======== Record excerpts ========

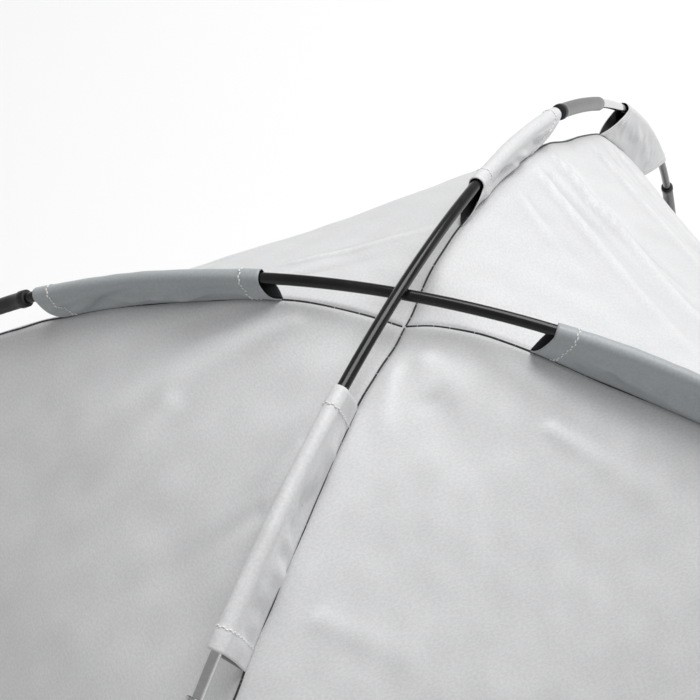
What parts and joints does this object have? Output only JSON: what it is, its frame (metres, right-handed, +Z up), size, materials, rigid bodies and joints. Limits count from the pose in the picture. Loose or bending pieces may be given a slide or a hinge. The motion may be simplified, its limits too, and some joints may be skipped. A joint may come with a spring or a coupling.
{
  "type": "dome tent on crossed poles",
  "caption": "Small two-pole dome tent: a silver-coated canopy hung in sewn pole sleeves, with a zipped half-moon door and a rear window flap.",
  "frame": {"origin": "on the ground, below the point where the poles cross", "axes": "+X along the long side, -Y towards the door, +Z up"},
  "size_m": [1.6762, 1.4074, 1.0994],
  "materials": {
    "pole_rod": "gloss",
    "ferrule": "satin",
    "shock_cord": "matte",
    "pole_tip": "matte",
    "webbing": "matte",
    "eyelet": "polished",
    "groundsheet": "matte",
    "canopy": "satin",
    "sleeve": "satin",
    "seam": "matte",
    "zip_tape": "matte",
    "zip_metal": "satin",
    "mesh": "matte"
  },
  "bodies": {
    "tent": {"over_pole_center": "pole_rod", "under_pole_center": "pole_rod", "front_left_shoulder_rod": "pole_rod", "front_right_shoulder_rod": "pole_rod", "back_right_shoulder_rod": "pole_rod", "back_left_shoulder_rod": "pole_rod", "front_left_leg_rod": "pole_rod", "front_right_leg_rod": "pole_rod", "back_right_leg_rod": "pole_rod", "back_left_leg_rod": "pole_rod", "front_left_upper_ferrule": "ferrule", "front_right_upper_ferrule": "ferrule", "back_right_upper_ferrule": "ferrule", "back_left_upper_ferrule": "ferrule", "front_left_lower_ferrule": "ferrule", "front_right_lower_ferrule": "ferrule", "back_right_lower_ferrule": "ferrule", "back_left_lower_ferrule": "ferrule", "over_pole_shock_cord": "shock_cord", "under_pole_shock_cord": "shock_cord", "front_left_pole_tip": "pole_tip", "front_right_pole_tip": "pole_tip", "back_right_pole_tip": "pole_tip", "back_left_pole_tip": "pole_tip", "front_left_corner_webbing": "webbing", "front_right_corner_webbing": "webbing", "back_right_corner_webbing": "webbing", "back_left_corner_webbing": "webbing", "corner_eyelets": "eyelet", "groundsheet": "groundsheet", "right_canopy_panel": "canopy", "back_canopy_panel": "canopy", "left_canopy_panel": "canopy", "front_canopy_panel": "canopy", "front_left_ridge_seam": "seam", "front_right_ridge_seam": "seam", "back_right_ridge_seam": "seam", "back_left_ridge_seam": "seam", "front_left_roof_sleeve": "sleeve", "front_left_shoulder_sleeve": "sleeve", "front_left_leg_sleeve": "sleeve", "front_right_roof_sleeve": "sleeve", "front_right_shoulder_sleeve": "sleeve", "front_right_leg_sleeve": "sleeve", "back_right_roof_sleeve": "sleeve", "back_right_shoulder_sleeve": "sleeve", "back_right_leg_sleeve": "sleeve", "back_left_roof_sleeve": "sleeve", "back_left_shoulder_sleeve": "sleeve", "back_left_leg_sleeve": "sleeve", "door_zip": "zip_tape", "window_mesh": "mesh", "window_zip": "zip_tape"},
    "door_flap": {"door_flap": "canopy"},
    "door_slider": {"door_slider": "zip_metal"},
    "door_pull": {"door_pull": "zip_metal"},
    "window_flap": {"window_flap": "canopy"},
    "window_slider": {"window_slider": "zip_metal"},
    "window_pull": {"window_pull": "zip_metal"}
  },
  "joints": [
    {"name": "door_flap_fold", "type": "hinge", "parent": "tent", "child": "door_flap", "pos_m": [0, -0.60573, 0.06236], "axis": [1, 0, 0], "range_deg": [0, 110]},
    {"name": "door_slider_run", "type": "hinge", "parent": "tent", "child": "door_slider", "pos_m": [0, -0.60591, 0.06179], "axis": [0, -0.953, 0.3029], "range_deg": [0, 168]},
    {"name": "door_pull_swing", "type": "hinge", "parent": "door_slider", "child": "door_pull", "pos_m": [0.4397, -0.59582, 0.10707], "axis": [-0.9945, -0.0317, -0.0996], "range_deg": [0, 160]},
    {"name": "window_flap_fold", "type": "hinge", "parent": "tent", "child": "window_flap", "pos_m": [0, 0.53364, 0.28918], "axis": [-1, 0, 0], "range_deg": [0, 160]},
    {"name": "window_slider_run", "type": "hinge", "parent": "tent", "child": "window_slider", "pos_m": [0, 0.53382, 0.28861], "axis": [0, 0.953, 0.3029], "range_deg": [0, 168]},
    {"name": "window_pull_swing", "type": "hinge", "parent": "window_slider", "child": "window_pull", "pos_m": [-0.18112, 0.53196, 0.30799], "axis": [0.9945, 0.0317, -0.0996], "range_deg": [0, 160]}
  ]
}
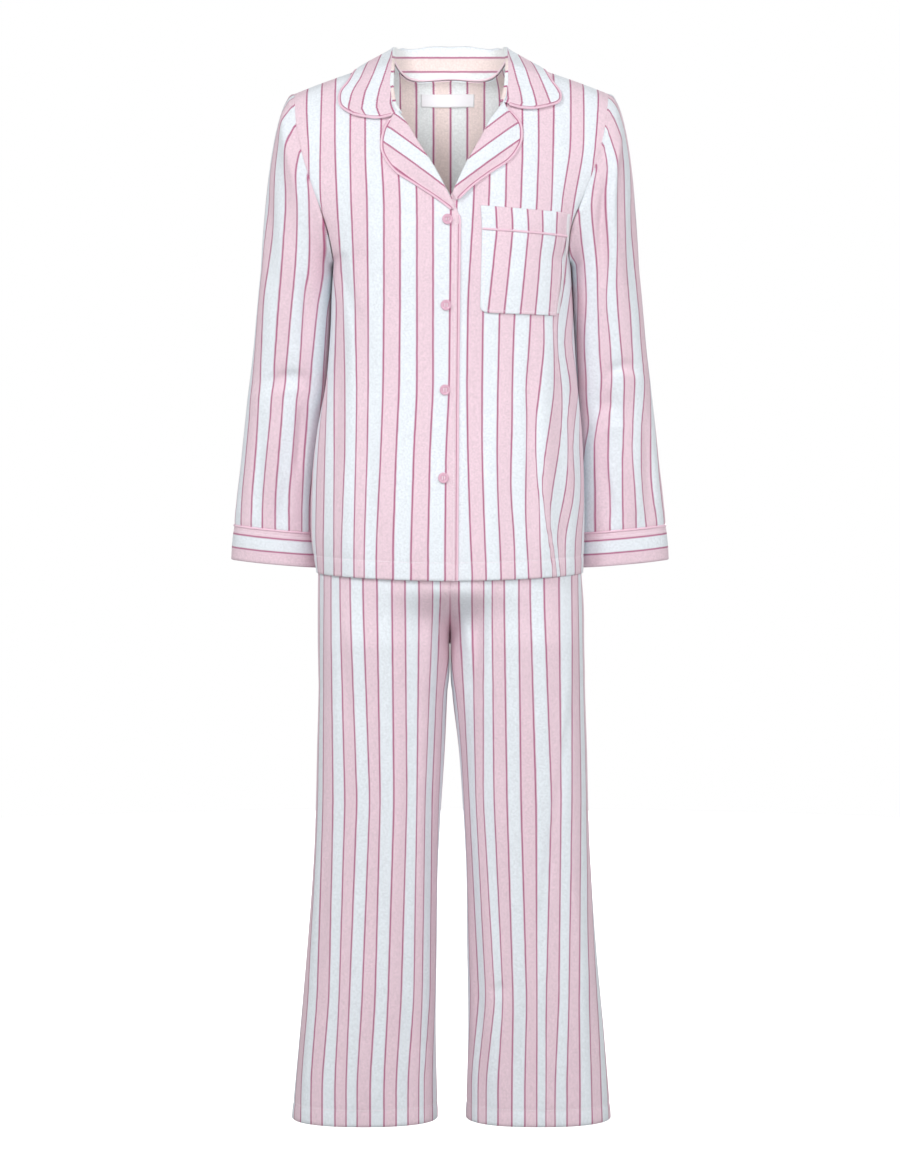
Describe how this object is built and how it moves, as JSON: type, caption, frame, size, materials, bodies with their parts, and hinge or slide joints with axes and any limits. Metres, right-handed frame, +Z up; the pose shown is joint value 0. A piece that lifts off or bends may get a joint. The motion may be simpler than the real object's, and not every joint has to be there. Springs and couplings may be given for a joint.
{
  "type": "pyjama set",
  "caption": "Two-piece sleepwear set in striped cotton: a buttoned long-sleeved shirt with a turned collar and chest pocket, and long straight trousers, hollow as if worn",
  "frame": {"origin": "inside the neck opening at the height of the shoulders, where the wearer carries the shirt", "axes": "+X toward the wearer's left, +Y toward the wearer's back, +Z up"},
  "size_m": [0.5956, 0.2441, 1.4529],
  "materials": {
    "striped_cotton": "soft woven cotton with pale pink and white stripes edged in raspberry",
    "pink_piping": "satin-covered cord",
    "pink_button": "smooth, slightly pearly",
    "white_satin": "white woven satin, left bare"
  },
  "bodies": {
    "root": {"back": "striped_cotton", "button_1": "pink_button", "button_2": "pink_button", "button_3": "pink_button", "button_4": "pink_button", "collar": "striped_cotton", "cuff_left": "striped_cotton", "cuff_right": "striped_cotton", "front_left": "striped_cotton", "front_right": "striped_cotton", "lapel_left": "striped_cotton", "lapel_right": "striped_cotton", "neck_label": "white_satin", "piping_collar": "pink_piping", "piping_cuff_left": "pink_piping", "piping_cuff_right": "pink_piping", "piping_front_right": "pink_piping", "piping_lapel_left": "pink_piping", "piping_lapel_right": "pink_piping", "piping_pocket": "pink_piping", "pocket": "striped_cotton", "pocket_band": "striped_cotton", "sleeve_left": "striped_cotton", "sleeve_right": "striped_cotton", "trouser_back_left": "striped_cotton", "trouser_back_right": "striped_cotton", "trouser_front_left": "striped_cotton", "trouser_front_right": "striped_cotton", "waistband": "striped_cotton"}
  },
  "joints": []
}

========

Job:
Using the material above, print every entry exactly as written.

Full output:
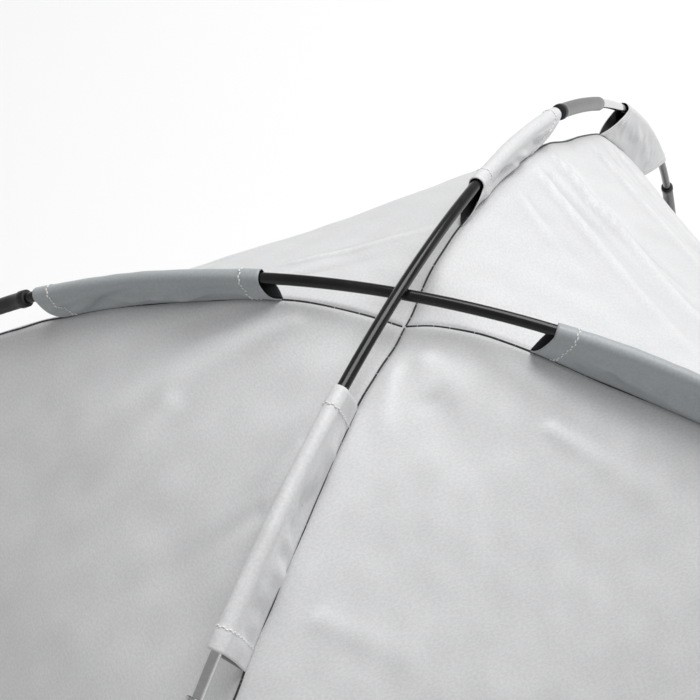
What parts and joints does this object have? Output only JSON: what it is, its frame (metres, right-handed, +Z up), size, materials, rigid bodies and joints. Limits count from the pose in the picture. Loose or bending pieces may be given a slide or a hinge. The motion may be simplified, its limits too, and some joints may be skipped. A joint may come with a spring or a coupling.
{
  "type": "dome tent on crossed poles",
  "caption": "Small two-pole dome tent: a silver-coated canopy hung in sewn pole sleeves, with a zipped half-moon door and a rear window flap.",
  "frame": {"origin": "on the ground, below the point where the poles cross", "axes": "+X along the long side, -Y towards the door, +Z up"},
  "size_m": [1.6762, 1.4074, 1.0994],
  "materials": {
    "pole_rod": "gloss",
    "ferrule": "satin",
    "shock_cord": "matte",
    "pole_tip": "matte",
    "webbing": "matte",
    "eyelet": "polished",
    "groundsheet": "matte",
    "canopy": "satin",
    "sleeve": "satin",
    "seam": "matte",
    "zip_tape": "matte",
    "zip_metal": "satin",
    "mesh": "matte"
  },
  "bodies": {
    "tent": {"over_pole_center": "pole_rod", "under_pole_center": "pole_rod", "front_left_shoulder_rod": "pole_rod", "front_right_shoulder_rod": "pole_rod", "back_right_shoulder_rod": "pole_rod", "back_left_shoulder_rod": "pole_rod", "front_left_leg_rod": "pole_rod", "front_right_leg_rod": "pole_rod", "back_right_leg_rod": "pole_rod", "back_left_leg_rod": "pole_rod", "front_left_upper_ferrule": "ferrule", "front_right_upper_ferrule": "ferrule", "back_right_upper_ferrule": "ferrule", "back_left_upper_ferrule": "ferrule", "front_left_lower_ferrule": "ferrule", "front_right_lower_ferrule": "ferrule", "back_right_lower_ferrule": "ferrule", "back_left_lower_ferrule": "ferrule", "over_pole_shock_cord": "shock_cord", "under_pole_shock_cord": "shock_cord", "front_left_pole_tip": "pole_tip", "front_right_pole_tip": "pole_tip", "back_right_pole_tip": "pole_tip", "back_left_pole_tip": "pole_tip", "front_left_corner_webbing": "webbing", "front_right_corner_webbing": "webbing", "back_right_corner_webbing": "webbing", "back_left_corner_webbing": "webbing", "corner_eyelets": "eyelet", "groundsheet": "groundsheet", "right_canopy_panel": "canopy", "back_canopy_panel": "canopy", "left_canopy_panel": "canopy", "front_canopy_panel": "canopy", "front_left_ridge_seam": "seam", "front_right_ridge_seam": "seam", "back_right_ridge_seam": "seam", "back_left_ridge_seam": "seam", "front_left_roof_sleeve": "sleeve", "front_left_shoulder_sleeve": "sleeve", "front_left_leg_sleeve": "sleeve", "front_right_roof_sleeve": "sleeve", "front_right_shoulder_sleeve": "sleeve", "front_right_leg_sleeve": "sleeve", "back_right_roof_sleeve": "sleeve", "back_right_shoulder_sleeve": "sleeve", "back_right_leg_sleeve": "sleeve", "back_left_roof_sleeve": "sleeve", "back_left_shoulder_sleeve": "sleeve", "back_left_leg_sleeve": "sleeve", "door_zip": "zip_tape", "window_mesh": "mesh", "window_zip": "zip_tape"},
    "door_flap": {"door_flap": "canopy"},
    "door_slider": {"door_slider": "zip_metal"},
    "door_pull": {"door_pull": "zip_metal"},
    "window_flap": {"window_flap": "canopy"},
    "window_slider": {"window_slider": "zip_metal"},
    "window_pull": {"window_pull": "zip_metal"}
  },
  "joints": [
    {"name": "door_flap_fold", "type": "hinge", "parent": "tent", "child": "door_flap", "pos_m": [0, -0.60573, 0.06236], "axis": [1, 0, 0], "range_deg": [0, 110]},
    {"name": "door_slider_run", "type": "hinge", "parent": "tent", "child": "door_slider", "pos_m": [0, -0.60591, 0.06179], "axis": [0, -0.953, 0.3029], "range_deg": [0, 168]},
    {"name": "door_pull_swing", "type": "hinge", "parent": "door_slider", "child": "door_pull", "pos_m": [0.4397, -0.59582, 0.10707], "axis": [-0.9945, -0.0317, -0.0996], "range_deg": [0, 160]},
    {"name": "window_flap_fold", "type": "hinge", "parent": "tent", "child": "window_flap", "pos_m": [0, 0.53364, 0.28918], "axis": [-1, 0, 0], "range_deg": [0, 160]},
    {"name": "window_slider_run", "type": "hinge", "parent": "tent", "child": "window_slider", "pos_m": [0, 0.53382, 0.28861], "axis": [0, 0.953, 0.3029], "range_deg": [0, 168]},
    {"name": "window_pull_swing", "type": "hinge", "parent": "window_slider", "child": "window_pull", "pos_m": [-0.18112, 0.53196, 0.30799], "axis": [0.9945, 0.0317, -0.0996], "range_deg": [0, 160]}
  ]
}
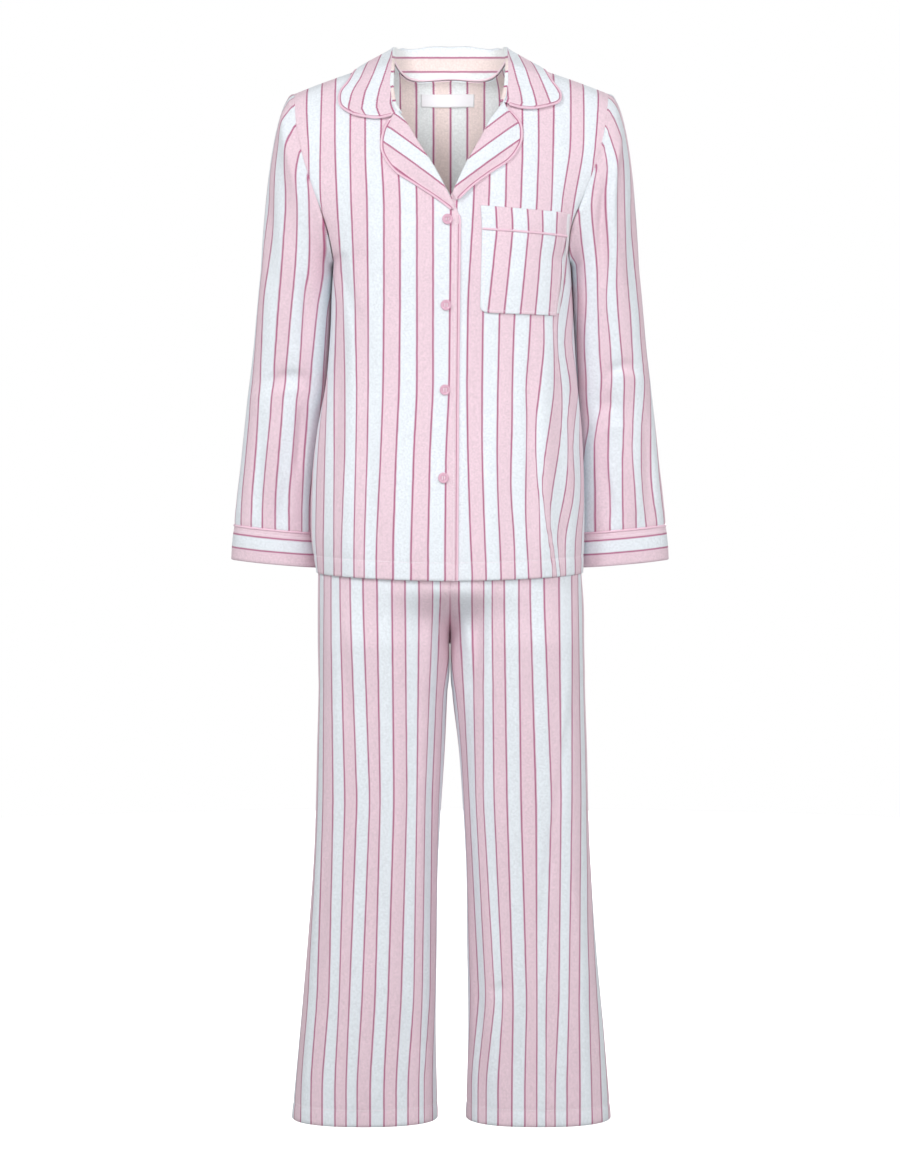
Describe how this object is built and how it moves, as JSON: type, caption, frame, size, materials, bodies with their parts, and hinge or slide joints with axes and any limits. Metres, right-handed frame, +Z up; the pose shown is joint value 0. A piece that lifts off or bends may get a joint. The motion may be simpler than the real object's, and not every joint has to be there. Springs and couplings may be given for a joint.
{
  "type": "pyjama set",
  "caption": "Two-piece sleepwear set in striped cotton: a buttoned long-sleeved shirt with a turned collar and chest pocket, and long straight trousers, hollow as if worn",
  "frame": {"origin": "inside the neck opening at the height of the shoulders, where the wearer carries the shirt", "axes": "+X toward the wearer's left, +Y toward the wearer's back, +Z up"},
  "size_m": [0.5956, 0.2441, 1.4529],
  "materials": {
    "striped_cotton": "soft woven cotton with pale pink and white stripes edged in raspberry",
    "pink_piping": "satin-covered cord",
    "pink_button": "smooth, slightly pearly",
    "white_satin": "white woven satin, left bare"
  },
  "bodies": {
    "root": {"back": "striped_cotton", "button_1": "pink_button", "button_2": "pink_button", "button_3": "pink_button", "button_4": "pink_button", "collar": "striped_cotton", "cuff_left": "striped_cotton", "cuff_right": "striped_cotton", "front_left": "striped_cotton", "front_right": "striped_cotton", "lapel_left": "striped_cotton", "lapel_right": "striped_cotton", "neck_label": "white_satin", "piping_collar": "pink_piping", "piping_cuff_left": "pink_piping", "piping_cuff_right": "pink_piping", "piping_front_right": "pink_piping", "piping_lapel_left": "pink_piping", "piping_lapel_right": "pink_piping", "piping_pocket": "pink_piping", "pocket": "striped_cotton", "pocket_band": "striped_cotton", "sleeve_left": "striped_cotton", "sleeve_right": "striped_cotton", "trouser_back_left": "striped_cotton", "trouser_back_right": "striped_cotton", "trouser_front_left": "striped_cotton", "trouser_front_right": "striped_cotton", "waistband": "striped_cotton"}
  },
  "joints": []
}